Synthesis and characterization of size-controlled vanadium dioxide nanocrystals in a fused silica matrix

Abstract

Vanadium dioxide single-crystal precipitates with controlled particle sizes were produced in an amorphous, fused ${\mathrm{SiO}}_2$ host by the stoichiometric coimplantation of vanadium and oxygen ions and subsequent thermal processing. The effects of the vanadium dioxide nanocrystal size, nanocrystal morphology, and particle/host interactions on the ${\mathrm{VO}}_2$ semiconductor-to-metal phase transition were characterized. ${\mathrm{VO}}_2$ nanoparticles embedded in amorphous ${\mathrm{SiO}}_2$ exhibit a sharp phase transition with a hysteresis that is up to 50 °C in width—one of the largest values ever reported for this transition.
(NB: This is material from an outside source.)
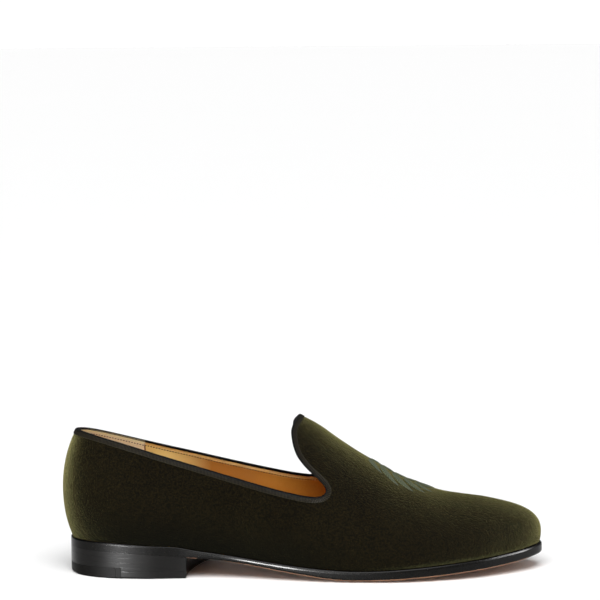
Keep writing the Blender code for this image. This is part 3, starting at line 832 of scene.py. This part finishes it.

The relative decrease in the optical transmission in the near-infrared region in going from the semiconducting to the metallic phase of ${\mathrm{VO}}_2$ ranges from 20% to 35%. Both the hysteresis width and the transition temperature are correlated with the size of the precipitates. Doping the embedded ${\mathrm{VO}}_2$ particles with ions such as titanium alters the characteristics of the phase transition, pointing the way to control the hysteresis behavior over a wide range of values and providing insight into the operative physical mechanisms.